In this context, Graham catalogs the numerous ways in which "aggressive physical restructuring," as well as "violent reorganization of the city," is used, and has been used throughout history, as a means of securing and/or controlling a city's population. At its most extreme, Graham calls this "place annihilation." The architectural redesign of cities can thus be used as a military policing tactic as much as it can be discussed as a topic in academic planning debates. There are clearly echoes of Eyal Weizman in this.

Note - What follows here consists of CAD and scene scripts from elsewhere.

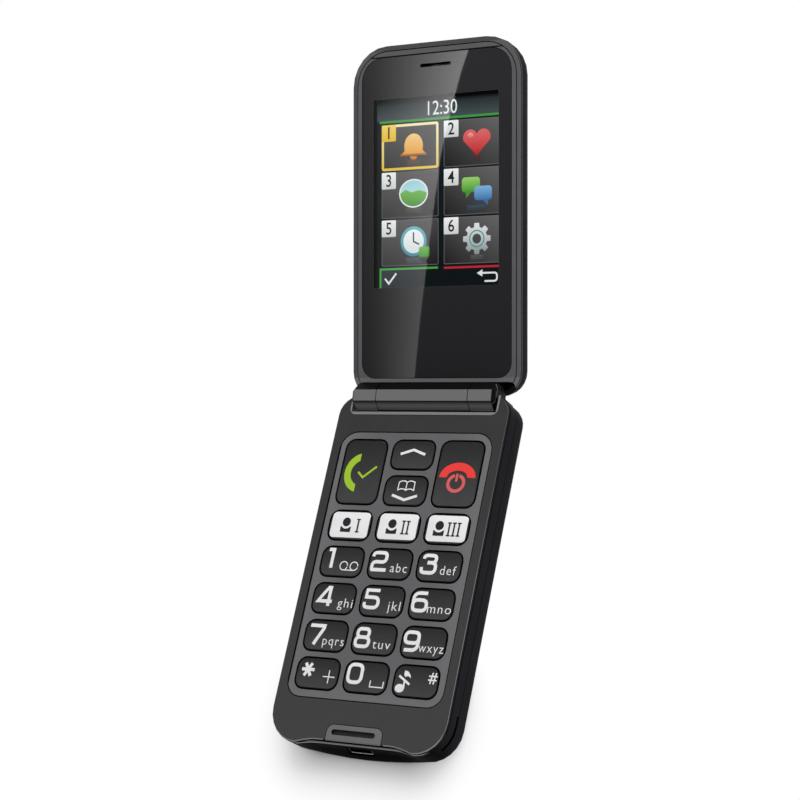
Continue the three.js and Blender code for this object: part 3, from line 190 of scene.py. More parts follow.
def up_the_key(tree):
    """A mask that goes from 0 at a key's lower edge to 1 at its upper edge, in every row."""
    lowest = LOWEST_KEY_EDGE * MM
    in_row = maths(tree, "WRAP", axis_of(tree, "Y"), lowest + ROW_PITCH * MM, lowest)
    return ramp(tree, in_row, lowest, lowest + KEY_HEIGHT * MM)


def in_zones(tree, colour, zones):
    """Turns a colour to each zone's tone where the zone's mask is 1."""
    for mask, tone in zones:
        colour = mix_colours(tree, mask(tree), colour, linear(tone))
    return colour


def moulding(name, light, dark, rough, cloud_mm, grain_mm, depth_mm, level=0.5, zones=()):
    """A moulded or sprayed plastic: clouded colour, uneven gloss and the fine grain of its tool or paint.

    rough is the roughness from its lowest to its highest, depth_mm the grain's depth and level the specular
    level. Each zone is a mask and the colour that the piece turns to there.
    """
    material, tree = new_material(name)
    cloud = spread(tree, grain(tree, cloud_mm), 0, 1)
    fine = grain(tree, grain_mm, detail=3)
    colour = in_zones(tree, two_tones(tree, cloud, dark, light), zones)
    shader = add_node(tree, "ShaderNodeBsdfPrincipled", {
        "Base Color": colour,
        "Roughness": spread(tree, grain(tree, grain_mm * 4), *rough),
        "Normal": bump(tree, fine, depth_mm),
        "Specular IOR Level": level,
        "IOR": 1.5,
    })
    return finish(material, shader)


# Places on the keypad half, in millimetres
PLATE_EDGE = 11.0  # foot of the face plate's bevelled edge
PLATE_TOP = 11.3
# The outer edge is outside the pocket's walls, and to either side of the tab
outer_edge = all_of(any_of(band("side X", 25.2, 25.5), band("Y", -40, -41)), band("side X", 9.2, 9.6))
lower_end = band("Y", -44, -47)
bevel_middle = band("Z", PLATE_EDGE + 0.12, PLATE_EDGE + 0.16)
plate_wall = any_of(
    band("Z", PLATE_EDGE + 0.03, PLATE_EDGE - 0.03),
    all_of(outer_edge, band("Y", -47, -44), band("Z", PLATE_EDGE + 0.16, PLATE_EDGE + 0.12)),
)
plate_bevel = all_of(
    outer_edge, band("Z", PLATE_TOP, PLATE_TOP - 0.04),
    any_of(bevel_middle, all_of(band("Z", PLATE_EDGE, PLATE_EDGE + 0.05), lower_end)),
)
below_top = band("Z", PLATE_TOP - 0.02, PLATE_TOP - 0.06)
pocket_walls = all_of(below_top, band("side X", 25.2, 25.0), band("Y", -39.0, -38.8), band("Y", 40.2, 40.0))
tab_notch_walls = all_of(below_top, band("side X", 9.2, 9.1), band("Y", -44.0, -44.2))

# ABS from a spark-eroded tool, sprayed soft anthracite: a fine even grain and a low sheen. With painted light
# and shade: the face is a shade lighter towards the lower end, the bevelled edge carries a painted highlight,
# brightest towards the lower end, and the upright edge below it and the walls of the pocket and the tab's
# notch are painted near black as shade.
anthracite_abs = moulding("anthracite_sprayed_abs", "3c3c3d", "383839", (0.42, 0.5), 9, 0.35, 0.004, 0.1, [
    (band("Y", 50, -50), "464647"),
    (plate_wall, "0e0e0f"),
    (plate_bevel, "545456"),
    (all_of(plate_bevel, band("Y", 28, -8)), "78787a"),
    (all_of(plate_wall, lower_end), "0c0c0d"),
    (all_of(plate_bevel, lower_end), "949496"),
    (any_of(pocket_walls, tab_notch_walls), "0b0b0c"),
])
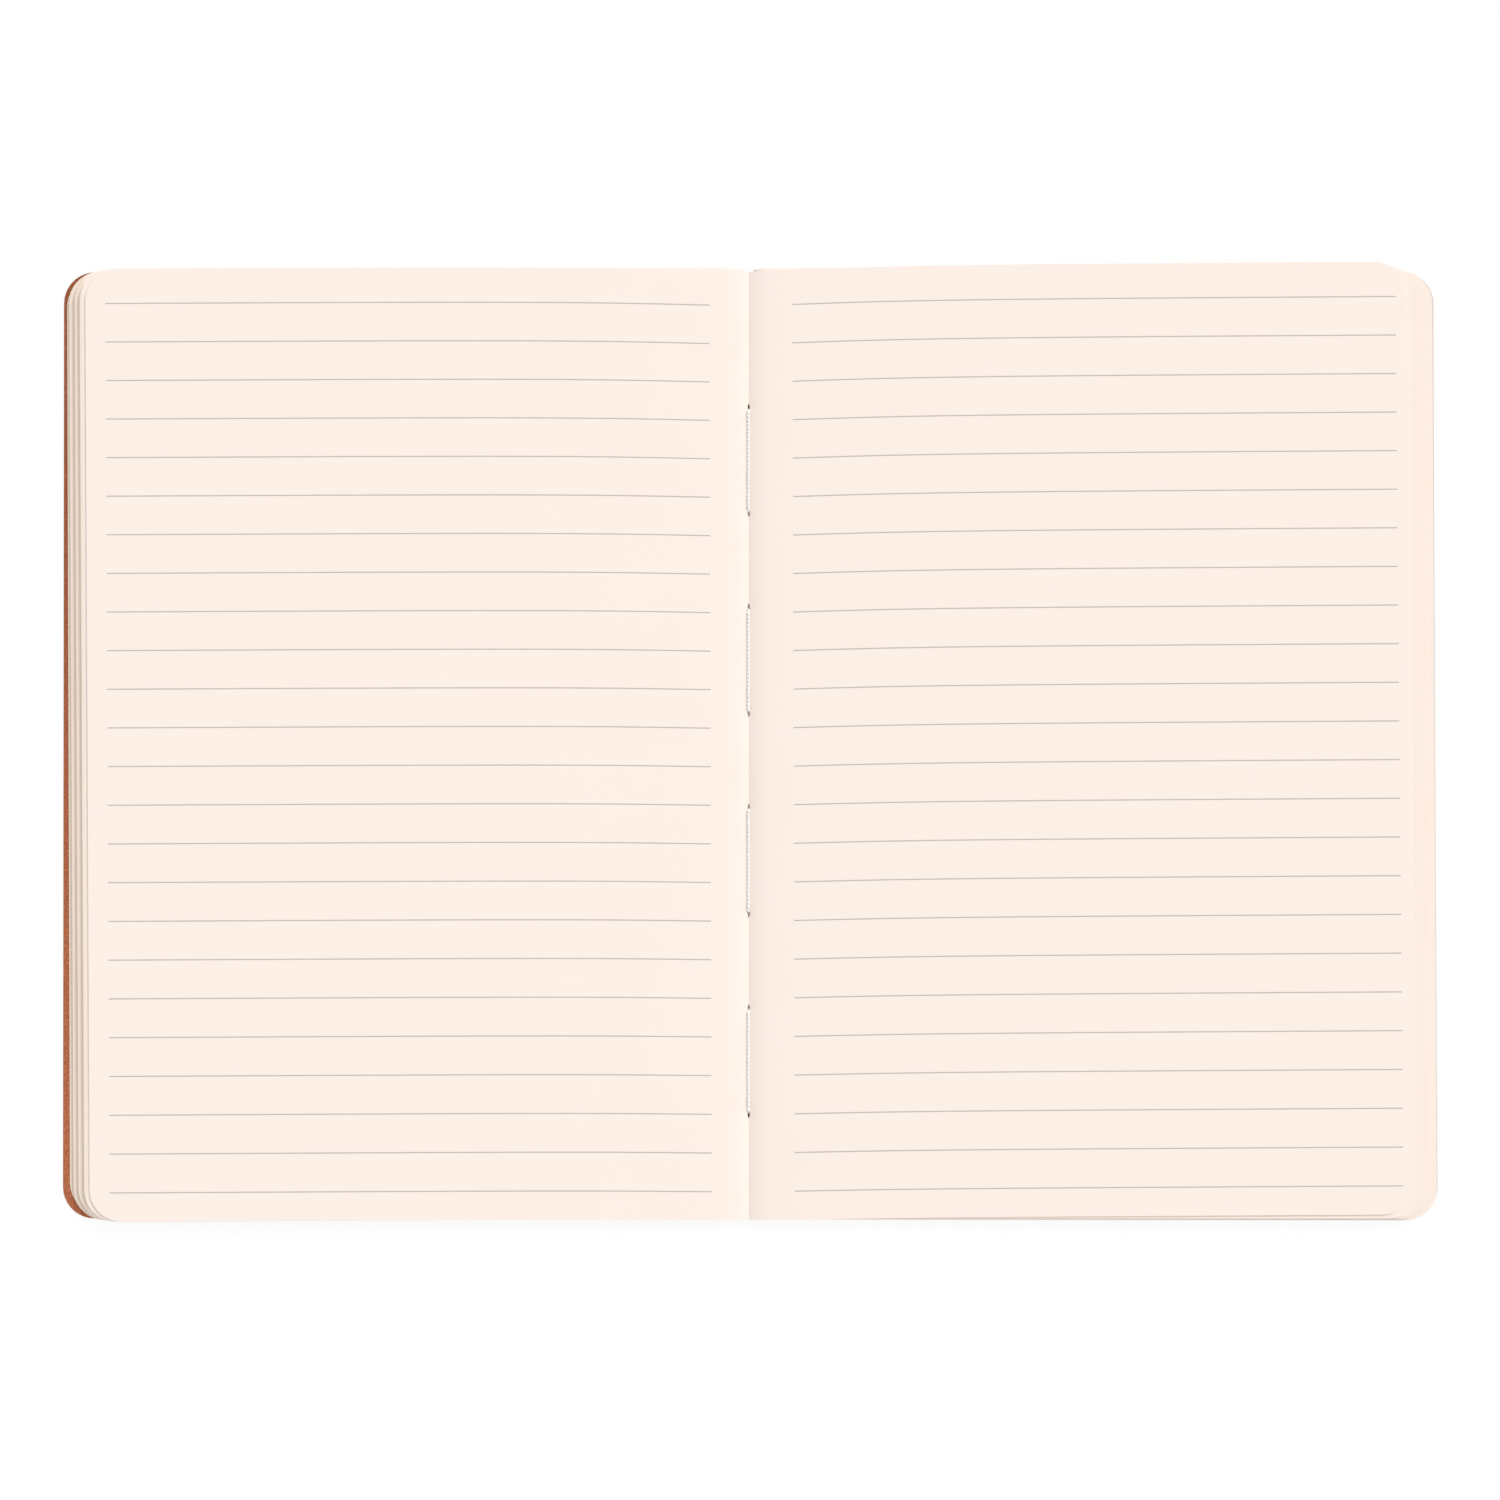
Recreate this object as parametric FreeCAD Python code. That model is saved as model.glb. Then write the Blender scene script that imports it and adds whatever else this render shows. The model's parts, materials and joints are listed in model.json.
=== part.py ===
"""An open, thread-sewn notebook with a soft cover, lying flat at the middle of a section.

X runs across the spread, Y towards the head of the page and Z up from the table. The model is
drawn with the gutter on x = 0 and is moved at the end, so that the middle of its box is the origin.
"""

import FreeCAD
import Part
import math
import os

Vector = FreeCAD.Vector

# Driving dimensions, in millimetres.

# Leaves: the trimmed page, its rounded fore-edge corners, the paper and how it is gathered
page_height = 210.0
top_page_width = 145.7
corner_radius = 7.0
paper_thickness = 0.12
leaves_per_section = 10
full_sections = 3

# The lower sections reach further out, because their folds lie further along the spine
left_edge_step = 1.75
right_edge_step = 2.1

# Each section lies a little nearer the tail than the one above it, and is turned a little less
# from square with the cover
tail_step = 0.25
section_turn_degrees = 0.12

# Cover, pasted endpaper and spine lining
cover_thickness = 0.7
cover_edge_round = 0.25
front_square = 1.3
back_square = 0.2
endpaper_thickness = 0.15
endpaper_margin = 0.9
lining_thickness = 0.2
lining_setback = 0.4

# Gutter: how the top page sinks into the fold, first steeply and then in a long slow curve
steep_drop_share = 0.56
steep_reach = 2.5
slow_reach = 40.0
fold_paper = 0.5
curve_spans = 9
curve_crowding = 2.2

# Sewing: one thread that runs inside the fold and outside it by turns
thread_diameter = 0.8
thread_sides = 10
thread_bend_radius = 0.6
stitch_length = 22.2
stitch_pitch = 44.3
stitch_count = 4
stitch_row_offset = -3.6
hole_length = 1.9
hole_width = 0.95
fold_notch_radius = 0.25

# Clearances
closed_gap = 0.15
crease_gap = 0.1
seat_gap = 0.05
block_gap = 0.1

# Derived levels
section_thickness = leaves_per_section * paper_thickness
cover_radius = cover_thickness / 2
stack_bottom = cover_thickness + endpaper_thickness
stack_thickness = (full_sections + 0.5) * section_thickness
stack_top = stack_bottom + stack_thickness
lining_top = cover_thickness + lining_thickness
thread_radius = thread_diameter / 2
outer_run_z = lining_top + seat_gap + thread_radius
gutter_floor_z = outer_run_z + thread_radius + seat_gap
gutter_z = gutter_floor_z + fold_paper
inner_run_z = gutter_z + seat_gap + thread_radius

# Derived places across the spread
crease_x = stack_top - cover_radius + closed_gap
spine_half_width = crease_x - cover_radius - crease_gap
block_inner_x = crease_x + cover_radius + lining_thickness + block_gap
fold_half_width = block_inner_x - block_gap
thread_channel_half_width = thread_radius + seat_gap + block_gap

# Points nearer each other than this are one
same_place = 1e-6

# Derived places along the page
half_height = page_height / 2
tail_drop = full_sections * tail_step


def page_level(x):
    """Height of the top page at a distance x from the gutter."""
    drop = stack_top - gutter_z
    steep = steep_drop_share * drop * math.exp(-x / steep_reach)
    slow = (1 - steep_drop_share) * drop * math.exp(-x / slow_reach)
    return stack_top - steep - slow


def stack_level(x, share):
    """Height of the surface under which a share of the stack lies."""
    return stack_bottom + share * (page_level(x) - stack_bottom)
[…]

On one level, these latter points are obvious: small infrastructural gestures, like public lighting, can transform alleyways from zones of impending crime to walkways safe for pedestrian use—and, in the process, expand political control and urban police presence into that terrain. But, as someone who does not want to be attacked in an alleyway any time soon, I find it very positive indeed when the cityscape around me becomes both safer by design and better policed. Equally obvious, though, when these sorts of interventions are scaled-up—from public lighting, say, to armed checkpoints in a militarized reorganization of the urban fabric—then something very drastic, and very wrong, is occurring in the city. Instead of a city simply with more cops (or fire departments), you begin a dark transition toward a "city under siege."
I could go on at much greater length about all of this—but suffice it to say that Cities Under Siege covers a huge array of material, from the popularity of SUVs in cities to the blast-wall geographies of Baghdad, from ASBOs in London to drone helicopters in the skies above New York. Raytheon's e-Borders program opens the book, and Graham closes it all with a discussion of "countergeographies."